**What you should do:** Reproduce exactly the lines from the one containing "CAN_BACK_Y - 1.1))" through the one containing "obj.matrix_parent_inverse = Matrix.Identity(4)", both included, and nothing else.

** start of Records for this exercise **

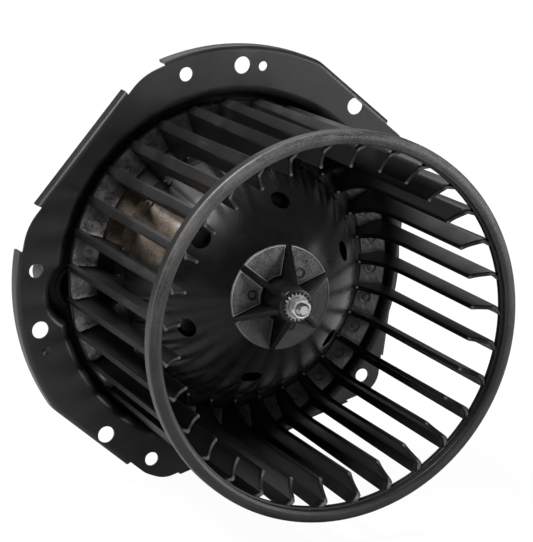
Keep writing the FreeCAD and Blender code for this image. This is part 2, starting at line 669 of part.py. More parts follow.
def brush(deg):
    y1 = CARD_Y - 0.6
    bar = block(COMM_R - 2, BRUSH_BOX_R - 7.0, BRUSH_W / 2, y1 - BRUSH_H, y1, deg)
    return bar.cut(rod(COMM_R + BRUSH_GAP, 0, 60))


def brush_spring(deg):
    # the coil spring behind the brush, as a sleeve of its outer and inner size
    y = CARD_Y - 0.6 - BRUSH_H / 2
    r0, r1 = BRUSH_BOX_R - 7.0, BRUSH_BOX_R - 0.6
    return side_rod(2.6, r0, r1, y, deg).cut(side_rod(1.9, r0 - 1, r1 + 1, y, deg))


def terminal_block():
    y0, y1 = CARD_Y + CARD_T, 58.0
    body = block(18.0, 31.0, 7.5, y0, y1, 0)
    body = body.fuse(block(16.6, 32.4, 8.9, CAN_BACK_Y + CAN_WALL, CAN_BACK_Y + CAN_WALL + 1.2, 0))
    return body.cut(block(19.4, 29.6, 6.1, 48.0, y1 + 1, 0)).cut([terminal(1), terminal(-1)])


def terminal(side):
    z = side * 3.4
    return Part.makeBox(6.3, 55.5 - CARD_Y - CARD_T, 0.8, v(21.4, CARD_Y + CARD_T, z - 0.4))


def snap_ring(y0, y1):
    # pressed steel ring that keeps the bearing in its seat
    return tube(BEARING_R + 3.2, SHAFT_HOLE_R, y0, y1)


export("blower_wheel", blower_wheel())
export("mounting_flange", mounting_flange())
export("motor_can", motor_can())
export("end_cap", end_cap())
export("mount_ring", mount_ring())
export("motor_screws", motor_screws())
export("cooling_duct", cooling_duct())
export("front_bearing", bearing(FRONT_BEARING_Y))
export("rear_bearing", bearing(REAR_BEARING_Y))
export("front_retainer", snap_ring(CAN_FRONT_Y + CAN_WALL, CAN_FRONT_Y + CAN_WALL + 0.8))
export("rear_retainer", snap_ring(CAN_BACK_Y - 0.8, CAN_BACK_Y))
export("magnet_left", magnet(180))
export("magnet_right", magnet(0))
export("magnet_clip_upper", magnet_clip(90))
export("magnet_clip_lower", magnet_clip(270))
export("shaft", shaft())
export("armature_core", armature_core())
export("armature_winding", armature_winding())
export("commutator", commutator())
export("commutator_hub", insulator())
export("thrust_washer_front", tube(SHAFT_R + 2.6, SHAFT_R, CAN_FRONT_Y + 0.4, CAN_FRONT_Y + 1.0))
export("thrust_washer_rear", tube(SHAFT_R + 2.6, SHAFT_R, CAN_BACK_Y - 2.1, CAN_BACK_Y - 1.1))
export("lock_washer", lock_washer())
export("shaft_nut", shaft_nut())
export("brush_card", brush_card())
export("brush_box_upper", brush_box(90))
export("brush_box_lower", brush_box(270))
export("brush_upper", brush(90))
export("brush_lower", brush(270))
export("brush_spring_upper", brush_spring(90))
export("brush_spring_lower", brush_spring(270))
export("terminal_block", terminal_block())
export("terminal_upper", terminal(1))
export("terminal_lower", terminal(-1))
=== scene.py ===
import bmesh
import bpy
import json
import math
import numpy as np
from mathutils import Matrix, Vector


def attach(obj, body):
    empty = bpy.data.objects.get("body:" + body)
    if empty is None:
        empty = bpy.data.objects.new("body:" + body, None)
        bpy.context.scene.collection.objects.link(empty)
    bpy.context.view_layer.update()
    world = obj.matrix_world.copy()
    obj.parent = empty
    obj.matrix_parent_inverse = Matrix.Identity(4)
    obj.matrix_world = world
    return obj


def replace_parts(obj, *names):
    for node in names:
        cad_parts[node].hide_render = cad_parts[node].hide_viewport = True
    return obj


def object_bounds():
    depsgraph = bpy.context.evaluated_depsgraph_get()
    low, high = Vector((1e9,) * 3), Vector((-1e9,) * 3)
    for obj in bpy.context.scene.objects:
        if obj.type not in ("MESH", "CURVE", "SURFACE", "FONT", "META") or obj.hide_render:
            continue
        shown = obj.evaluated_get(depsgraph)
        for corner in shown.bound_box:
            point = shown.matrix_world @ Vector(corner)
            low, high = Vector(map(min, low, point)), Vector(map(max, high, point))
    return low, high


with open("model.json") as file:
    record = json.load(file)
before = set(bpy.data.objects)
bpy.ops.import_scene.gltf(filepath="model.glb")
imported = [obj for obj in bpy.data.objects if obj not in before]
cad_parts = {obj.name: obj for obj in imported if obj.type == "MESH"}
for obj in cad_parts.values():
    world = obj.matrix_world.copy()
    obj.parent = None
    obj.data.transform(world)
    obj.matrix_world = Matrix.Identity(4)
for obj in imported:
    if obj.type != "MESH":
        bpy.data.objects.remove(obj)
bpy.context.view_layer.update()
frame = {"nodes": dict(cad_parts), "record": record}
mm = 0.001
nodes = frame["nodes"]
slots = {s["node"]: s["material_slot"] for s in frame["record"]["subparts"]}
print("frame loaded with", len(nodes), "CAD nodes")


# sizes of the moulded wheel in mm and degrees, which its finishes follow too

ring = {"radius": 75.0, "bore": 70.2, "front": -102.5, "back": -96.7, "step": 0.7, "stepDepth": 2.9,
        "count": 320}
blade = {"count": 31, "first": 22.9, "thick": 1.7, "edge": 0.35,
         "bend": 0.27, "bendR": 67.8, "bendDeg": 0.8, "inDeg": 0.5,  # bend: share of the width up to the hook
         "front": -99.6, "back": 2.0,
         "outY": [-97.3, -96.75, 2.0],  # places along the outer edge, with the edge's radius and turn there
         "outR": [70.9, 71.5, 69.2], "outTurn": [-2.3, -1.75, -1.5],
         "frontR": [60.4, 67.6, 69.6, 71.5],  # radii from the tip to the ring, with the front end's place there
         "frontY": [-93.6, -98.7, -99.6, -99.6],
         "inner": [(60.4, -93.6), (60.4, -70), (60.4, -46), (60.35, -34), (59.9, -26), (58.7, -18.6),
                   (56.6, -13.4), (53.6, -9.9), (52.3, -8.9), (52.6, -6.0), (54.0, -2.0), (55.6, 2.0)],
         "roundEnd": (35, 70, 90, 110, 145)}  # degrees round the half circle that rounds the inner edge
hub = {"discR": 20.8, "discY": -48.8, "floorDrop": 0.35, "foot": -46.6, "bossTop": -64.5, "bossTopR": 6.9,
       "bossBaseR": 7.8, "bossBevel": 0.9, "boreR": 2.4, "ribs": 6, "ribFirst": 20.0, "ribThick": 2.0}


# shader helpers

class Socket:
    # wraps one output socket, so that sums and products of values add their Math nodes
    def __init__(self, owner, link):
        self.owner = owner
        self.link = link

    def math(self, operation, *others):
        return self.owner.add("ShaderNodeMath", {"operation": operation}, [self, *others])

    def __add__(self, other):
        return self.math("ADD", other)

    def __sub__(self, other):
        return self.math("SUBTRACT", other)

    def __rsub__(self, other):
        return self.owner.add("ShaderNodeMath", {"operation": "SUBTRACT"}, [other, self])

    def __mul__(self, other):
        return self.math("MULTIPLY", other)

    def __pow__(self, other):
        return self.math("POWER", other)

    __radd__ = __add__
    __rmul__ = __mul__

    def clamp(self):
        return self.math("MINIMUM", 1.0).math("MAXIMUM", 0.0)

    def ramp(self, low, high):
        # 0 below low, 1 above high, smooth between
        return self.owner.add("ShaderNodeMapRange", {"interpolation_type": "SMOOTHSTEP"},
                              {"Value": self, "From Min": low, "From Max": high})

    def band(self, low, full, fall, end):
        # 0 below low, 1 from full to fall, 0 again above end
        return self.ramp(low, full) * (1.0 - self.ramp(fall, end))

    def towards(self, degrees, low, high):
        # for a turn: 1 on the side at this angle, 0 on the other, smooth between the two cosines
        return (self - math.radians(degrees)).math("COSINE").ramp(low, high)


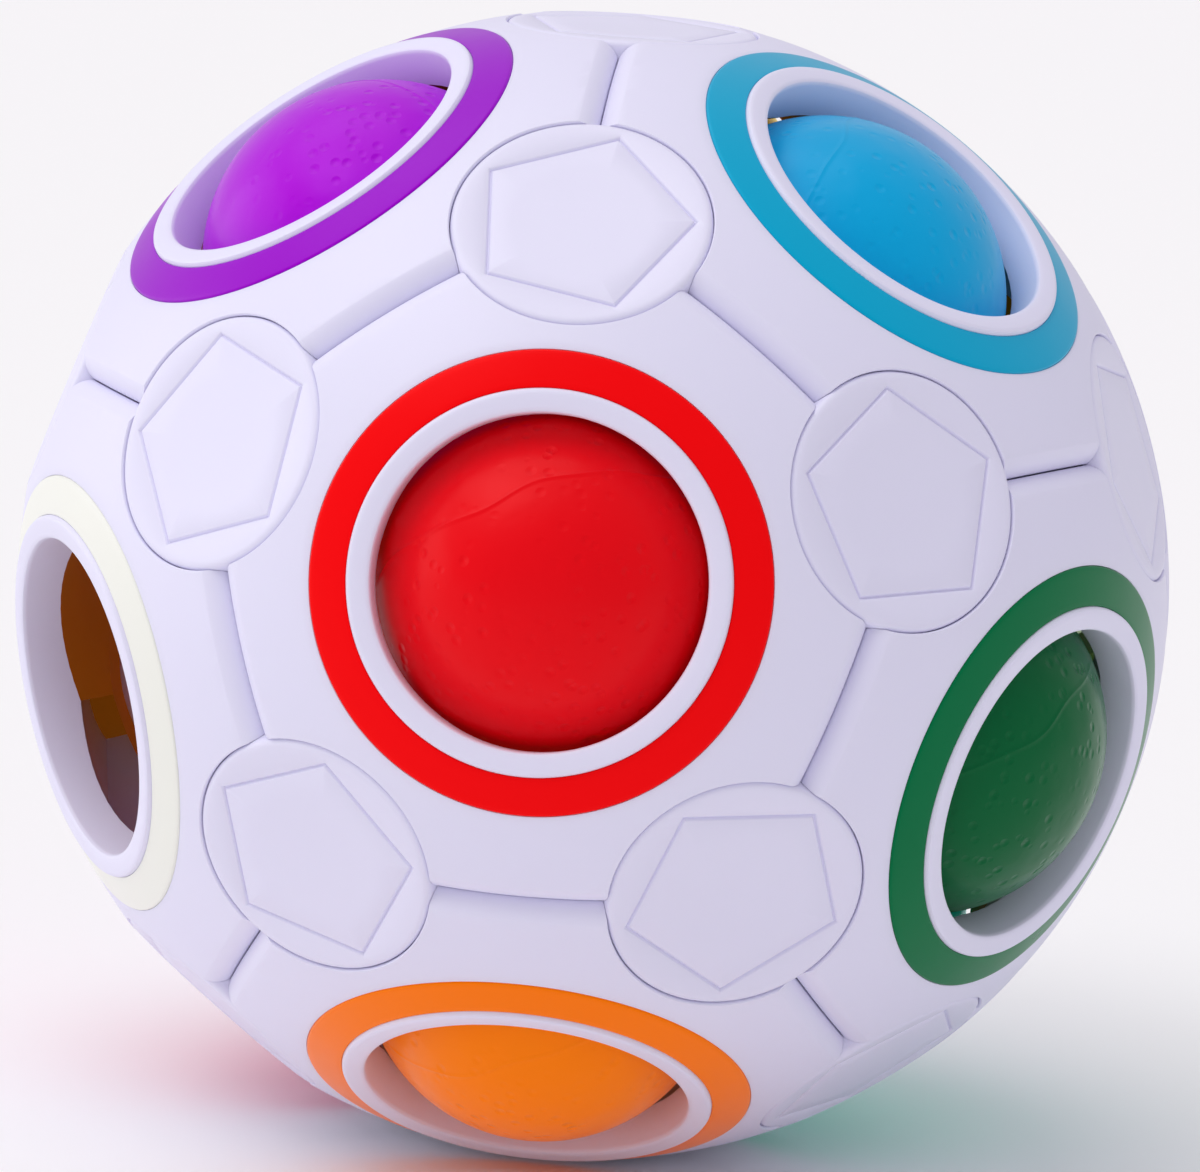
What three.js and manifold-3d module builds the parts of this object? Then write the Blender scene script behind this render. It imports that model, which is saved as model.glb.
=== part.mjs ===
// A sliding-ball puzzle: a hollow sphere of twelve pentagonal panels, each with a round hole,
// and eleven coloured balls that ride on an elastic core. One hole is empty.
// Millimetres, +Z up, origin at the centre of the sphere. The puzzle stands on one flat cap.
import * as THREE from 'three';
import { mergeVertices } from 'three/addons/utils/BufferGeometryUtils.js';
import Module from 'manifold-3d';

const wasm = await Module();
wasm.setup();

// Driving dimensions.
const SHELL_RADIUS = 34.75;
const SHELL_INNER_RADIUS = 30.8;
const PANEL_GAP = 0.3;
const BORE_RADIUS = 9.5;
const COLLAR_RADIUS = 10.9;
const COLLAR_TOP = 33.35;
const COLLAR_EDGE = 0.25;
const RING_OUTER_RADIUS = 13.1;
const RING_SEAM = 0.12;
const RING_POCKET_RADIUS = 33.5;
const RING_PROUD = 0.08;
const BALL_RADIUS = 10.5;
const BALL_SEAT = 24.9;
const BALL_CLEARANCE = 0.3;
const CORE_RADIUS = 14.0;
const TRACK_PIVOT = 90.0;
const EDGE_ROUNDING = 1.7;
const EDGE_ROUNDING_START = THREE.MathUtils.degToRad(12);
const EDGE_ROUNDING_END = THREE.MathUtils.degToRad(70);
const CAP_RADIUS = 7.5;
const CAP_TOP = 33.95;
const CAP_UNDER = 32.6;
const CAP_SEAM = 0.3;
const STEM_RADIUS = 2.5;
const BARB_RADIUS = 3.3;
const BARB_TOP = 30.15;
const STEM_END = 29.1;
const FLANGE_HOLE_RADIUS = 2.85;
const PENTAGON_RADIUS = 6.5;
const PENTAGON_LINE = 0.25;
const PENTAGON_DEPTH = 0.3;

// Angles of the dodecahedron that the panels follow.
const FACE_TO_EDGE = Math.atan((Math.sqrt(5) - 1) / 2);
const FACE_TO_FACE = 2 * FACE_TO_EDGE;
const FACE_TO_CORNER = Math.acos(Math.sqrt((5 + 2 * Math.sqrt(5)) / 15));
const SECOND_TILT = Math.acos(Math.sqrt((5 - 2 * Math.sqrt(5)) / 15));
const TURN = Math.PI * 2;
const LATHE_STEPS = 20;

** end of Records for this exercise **

**Final answer:**
export("thrust_washer_rear", tube(SHAFT_R + 2.6, SHAFT_R, CAN_BACK_Y - 2.1, CAN_BACK_Y - 1.1))
export("lock_washer", lock_washer())
export("shaft_nut", shaft_nut())
export("brush_card", brush_card())
export("brush_box_upper", brush_box(90))
export("brush_box_lower", brush_box(270))
export("brush_upper", brush(90))
export("brush_lower", brush(270))
export("brush_spring_upper", brush_spring(90))
export("brush_spring_lower", brush_spring(270))
export("terminal_block", terminal_block())
export("terminal_upper", terminal(1))
export("terminal_lower", terminal(-1))
=== scene.py ===
import bmesh
import bpy
import json
import math
import numpy as np
from mathutils import Matrix, Vector


def attach(obj, body):
    empty = bpy.data.objects.get("body:" + body)
    if empty is None:
        empty = bpy.data.objects.new("body:" + body, None)
        bpy.context.scene.collection.objects.link(empty)
    bpy.context.view_layer.update()
    world = obj.matrix_world.copy()
    obj.parent = empty
    obj.matrix_parent_inverse = Matrix.Identity(4)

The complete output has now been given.